◆ Dataset ◆
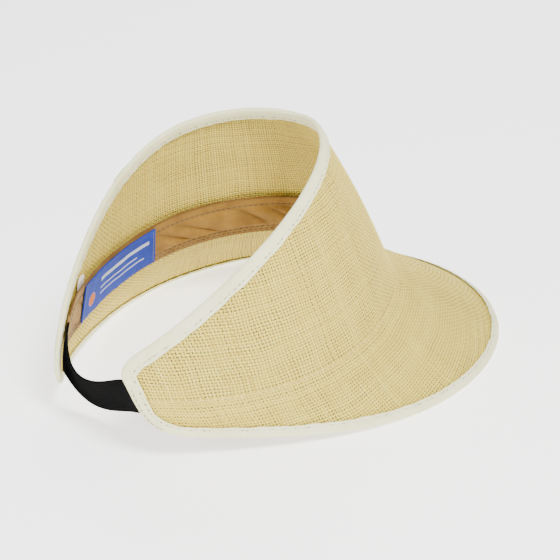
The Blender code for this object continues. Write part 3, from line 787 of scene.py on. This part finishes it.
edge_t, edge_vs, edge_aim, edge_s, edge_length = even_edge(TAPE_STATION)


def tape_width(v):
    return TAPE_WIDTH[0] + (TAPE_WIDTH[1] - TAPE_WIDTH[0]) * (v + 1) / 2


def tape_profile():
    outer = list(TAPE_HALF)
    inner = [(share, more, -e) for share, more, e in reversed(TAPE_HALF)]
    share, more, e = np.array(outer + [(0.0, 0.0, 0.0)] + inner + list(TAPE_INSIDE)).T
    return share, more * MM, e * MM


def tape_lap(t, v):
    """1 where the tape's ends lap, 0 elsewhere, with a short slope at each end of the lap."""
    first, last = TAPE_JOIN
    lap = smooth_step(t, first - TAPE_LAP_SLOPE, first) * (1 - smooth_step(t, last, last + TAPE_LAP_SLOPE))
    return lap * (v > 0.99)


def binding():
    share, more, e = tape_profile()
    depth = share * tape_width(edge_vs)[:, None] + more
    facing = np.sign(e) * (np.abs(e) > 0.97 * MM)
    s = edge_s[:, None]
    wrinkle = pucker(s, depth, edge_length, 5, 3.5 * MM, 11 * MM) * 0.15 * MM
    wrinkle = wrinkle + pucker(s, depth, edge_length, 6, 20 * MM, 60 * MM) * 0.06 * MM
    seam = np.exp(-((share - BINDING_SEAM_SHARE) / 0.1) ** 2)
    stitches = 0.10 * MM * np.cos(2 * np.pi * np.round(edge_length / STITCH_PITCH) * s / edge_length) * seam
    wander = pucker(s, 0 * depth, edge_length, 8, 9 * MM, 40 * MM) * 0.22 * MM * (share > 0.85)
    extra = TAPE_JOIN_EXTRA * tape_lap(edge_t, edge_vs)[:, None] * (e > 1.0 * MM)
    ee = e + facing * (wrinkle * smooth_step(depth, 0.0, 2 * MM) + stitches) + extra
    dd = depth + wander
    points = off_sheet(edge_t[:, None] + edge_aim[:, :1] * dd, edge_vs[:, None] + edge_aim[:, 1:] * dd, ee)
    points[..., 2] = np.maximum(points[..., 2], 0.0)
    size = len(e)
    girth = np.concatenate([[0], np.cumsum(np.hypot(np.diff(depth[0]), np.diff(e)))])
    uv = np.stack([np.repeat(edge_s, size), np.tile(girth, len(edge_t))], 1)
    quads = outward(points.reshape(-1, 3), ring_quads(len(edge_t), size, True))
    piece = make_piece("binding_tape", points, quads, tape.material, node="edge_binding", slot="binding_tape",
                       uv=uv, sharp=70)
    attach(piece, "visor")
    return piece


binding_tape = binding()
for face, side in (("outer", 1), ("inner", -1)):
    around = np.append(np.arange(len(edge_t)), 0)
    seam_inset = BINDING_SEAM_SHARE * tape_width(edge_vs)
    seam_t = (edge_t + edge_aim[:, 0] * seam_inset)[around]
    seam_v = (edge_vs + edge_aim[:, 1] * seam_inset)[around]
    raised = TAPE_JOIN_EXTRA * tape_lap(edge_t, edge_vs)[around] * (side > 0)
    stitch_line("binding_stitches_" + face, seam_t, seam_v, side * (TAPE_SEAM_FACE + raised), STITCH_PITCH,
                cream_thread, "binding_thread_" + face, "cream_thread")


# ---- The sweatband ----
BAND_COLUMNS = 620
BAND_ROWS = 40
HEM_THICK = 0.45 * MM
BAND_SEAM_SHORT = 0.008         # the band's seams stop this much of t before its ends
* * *
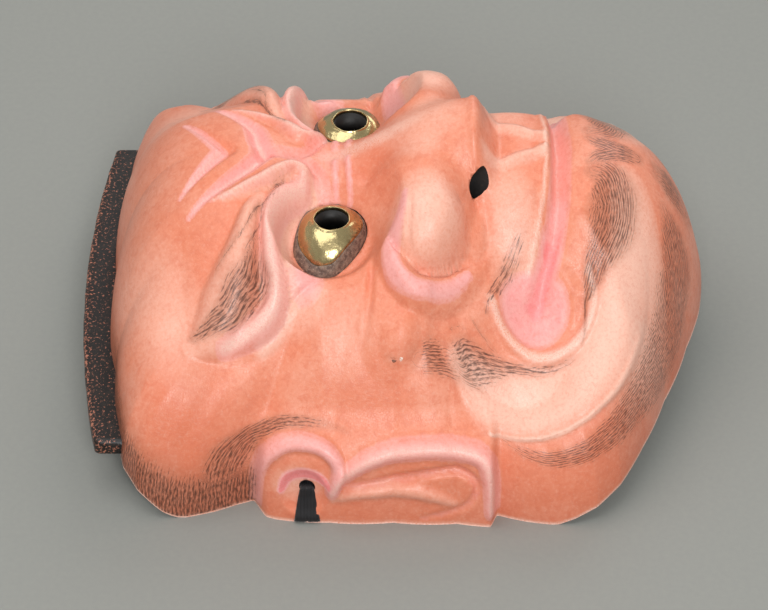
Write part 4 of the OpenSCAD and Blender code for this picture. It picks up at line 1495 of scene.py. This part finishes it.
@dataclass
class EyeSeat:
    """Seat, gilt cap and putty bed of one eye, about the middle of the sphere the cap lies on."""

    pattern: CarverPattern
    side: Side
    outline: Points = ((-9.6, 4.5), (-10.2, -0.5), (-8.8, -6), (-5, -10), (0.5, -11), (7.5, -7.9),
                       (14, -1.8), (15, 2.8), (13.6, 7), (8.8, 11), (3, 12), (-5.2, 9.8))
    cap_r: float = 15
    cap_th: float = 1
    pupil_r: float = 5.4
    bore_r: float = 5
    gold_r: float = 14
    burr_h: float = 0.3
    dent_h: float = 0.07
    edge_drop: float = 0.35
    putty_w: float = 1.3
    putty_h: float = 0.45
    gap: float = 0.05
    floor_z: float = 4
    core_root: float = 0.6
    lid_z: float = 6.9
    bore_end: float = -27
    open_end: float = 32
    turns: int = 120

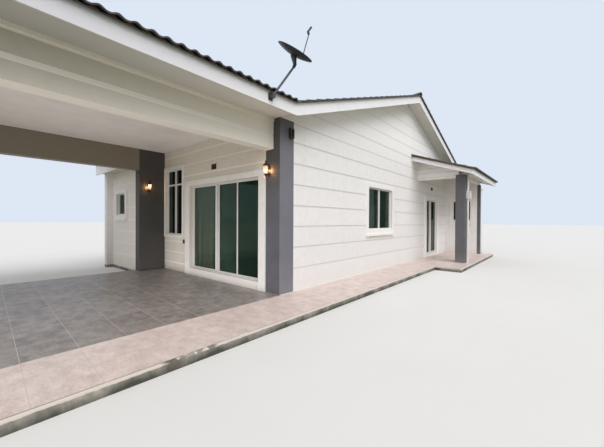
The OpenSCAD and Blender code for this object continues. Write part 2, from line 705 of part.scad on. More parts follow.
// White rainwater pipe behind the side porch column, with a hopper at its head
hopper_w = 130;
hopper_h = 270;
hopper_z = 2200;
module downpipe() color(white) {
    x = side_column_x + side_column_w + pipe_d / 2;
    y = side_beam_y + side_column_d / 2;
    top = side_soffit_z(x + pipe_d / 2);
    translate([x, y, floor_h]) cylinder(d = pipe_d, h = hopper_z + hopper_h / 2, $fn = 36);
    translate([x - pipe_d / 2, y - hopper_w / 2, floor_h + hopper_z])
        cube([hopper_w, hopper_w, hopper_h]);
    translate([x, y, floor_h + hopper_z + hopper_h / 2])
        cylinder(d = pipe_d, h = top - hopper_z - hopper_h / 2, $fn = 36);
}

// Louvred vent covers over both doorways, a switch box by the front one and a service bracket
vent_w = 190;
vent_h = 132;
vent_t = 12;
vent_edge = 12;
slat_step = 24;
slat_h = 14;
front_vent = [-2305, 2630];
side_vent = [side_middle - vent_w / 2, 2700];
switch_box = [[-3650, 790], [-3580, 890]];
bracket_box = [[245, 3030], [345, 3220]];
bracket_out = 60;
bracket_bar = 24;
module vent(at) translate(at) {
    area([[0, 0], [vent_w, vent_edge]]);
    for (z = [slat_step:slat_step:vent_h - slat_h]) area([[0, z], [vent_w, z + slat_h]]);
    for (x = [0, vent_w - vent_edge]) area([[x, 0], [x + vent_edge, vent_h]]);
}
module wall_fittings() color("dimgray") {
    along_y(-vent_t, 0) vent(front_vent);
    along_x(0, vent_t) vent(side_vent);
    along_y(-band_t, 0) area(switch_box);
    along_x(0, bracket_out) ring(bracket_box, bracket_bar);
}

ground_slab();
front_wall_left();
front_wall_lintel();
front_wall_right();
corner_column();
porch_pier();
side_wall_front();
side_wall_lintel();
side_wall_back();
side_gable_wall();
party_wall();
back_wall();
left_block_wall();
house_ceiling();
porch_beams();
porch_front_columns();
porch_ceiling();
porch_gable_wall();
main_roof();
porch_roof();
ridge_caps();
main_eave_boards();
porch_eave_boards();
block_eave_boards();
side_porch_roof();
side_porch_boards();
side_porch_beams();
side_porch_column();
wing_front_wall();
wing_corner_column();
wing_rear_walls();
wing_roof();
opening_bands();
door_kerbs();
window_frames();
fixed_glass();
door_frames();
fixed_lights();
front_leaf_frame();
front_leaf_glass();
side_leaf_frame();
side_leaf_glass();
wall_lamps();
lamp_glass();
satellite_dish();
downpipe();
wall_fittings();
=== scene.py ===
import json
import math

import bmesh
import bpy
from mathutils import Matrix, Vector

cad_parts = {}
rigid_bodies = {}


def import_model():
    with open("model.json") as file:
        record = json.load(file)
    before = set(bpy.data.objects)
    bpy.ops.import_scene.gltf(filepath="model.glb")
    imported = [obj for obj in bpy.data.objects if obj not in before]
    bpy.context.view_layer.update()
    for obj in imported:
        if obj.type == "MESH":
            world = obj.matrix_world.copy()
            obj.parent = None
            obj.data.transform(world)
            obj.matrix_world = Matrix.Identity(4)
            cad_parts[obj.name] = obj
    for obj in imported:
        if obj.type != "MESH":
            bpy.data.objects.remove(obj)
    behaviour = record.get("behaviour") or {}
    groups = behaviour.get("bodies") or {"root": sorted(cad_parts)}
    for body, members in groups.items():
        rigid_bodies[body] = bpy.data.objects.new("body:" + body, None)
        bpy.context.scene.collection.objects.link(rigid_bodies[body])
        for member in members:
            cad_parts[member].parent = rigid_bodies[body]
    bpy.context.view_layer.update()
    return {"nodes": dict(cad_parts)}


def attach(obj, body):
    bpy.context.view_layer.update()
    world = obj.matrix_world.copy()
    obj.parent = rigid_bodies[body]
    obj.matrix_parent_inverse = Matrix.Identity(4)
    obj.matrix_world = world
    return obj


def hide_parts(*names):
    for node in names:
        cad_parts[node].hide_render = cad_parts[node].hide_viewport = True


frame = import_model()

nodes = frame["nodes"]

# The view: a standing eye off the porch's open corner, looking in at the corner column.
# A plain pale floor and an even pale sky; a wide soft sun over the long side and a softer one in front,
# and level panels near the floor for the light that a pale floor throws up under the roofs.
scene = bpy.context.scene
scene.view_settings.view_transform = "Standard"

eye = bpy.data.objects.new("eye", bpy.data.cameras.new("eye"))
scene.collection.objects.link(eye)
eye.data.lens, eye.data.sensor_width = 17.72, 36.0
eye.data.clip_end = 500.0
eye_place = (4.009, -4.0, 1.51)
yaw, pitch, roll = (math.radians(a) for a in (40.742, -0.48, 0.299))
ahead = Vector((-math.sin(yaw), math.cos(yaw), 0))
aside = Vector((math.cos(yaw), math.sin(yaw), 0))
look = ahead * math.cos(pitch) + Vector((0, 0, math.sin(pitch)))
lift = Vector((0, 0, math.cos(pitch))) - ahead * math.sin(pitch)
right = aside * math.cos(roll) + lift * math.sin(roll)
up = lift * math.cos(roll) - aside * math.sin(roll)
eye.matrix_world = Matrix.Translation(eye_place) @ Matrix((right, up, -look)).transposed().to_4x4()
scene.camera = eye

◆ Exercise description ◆
Look back at the entries above. Retype the line with "ground_slab();", the line with "bpy.data.objects.remove(obj)", and all lines in between.

◆ Final answer ◆
ground_slab();
front_wall_left();
front_wall_lintel();
front_wall_right();
corner_column();
porch_pier();
side_wall_front();
side_wall_lintel();
side_wall_back();
side_gable_wall();
party_wall();
back_wall();
left_block_wall();
house_ceiling();
porch_beams();
porch_front_columns();
porch_ceiling();
porch_gable_wall();
main_roof();
porch_roof();
ridge_caps();
main_eave_boards();
porch_eave_boards();
block_eave_boards();
side_porch_roof();
side_porch_boards();
side_porch_beams();
side_porch_column();
wing_front_wall();
wing_corner_column();
wing_rear_walls();
wing_roof();
opening_bands();
door_kerbs();
window_frames();
fixed_glass();
door_frames();
fixed_lights();
front_leaf_frame();
front_leaf_glass();
side_leaf_frame();
side_leaf_glass();
wall_lamps();
lamp_glass();
satellite_dish();
downpipe();
wall_fittings();
=== scene.py ===
import json
import math

import bmesh
import bpy
from mathutils import Matrix, Vector

cad_parts = {}
rigid_bodies = {}


def import_model():
    with open("model.json") as file:
        record = json.load(file)
    before = set(bpy.data.objects)
    bpy.ops.import_scene.gltf(filepath="model.glb")
    imported = [obj for obj in bpy.data.objects if obj not in before]
    bpy.context.view_layer.update()
    for obj in imported:
        if obj.type == "MESH":
            world = obj.matrix_world.copy()
            obj.parent = None
            obj.data.transform(world)
            obj.matrix_world = Matrix.Identity(4)
            cad_parts[obj.name] = obj
    for obj in imported:
        if obj.type != "MESH":
            bpy.data.objects.remove(obj)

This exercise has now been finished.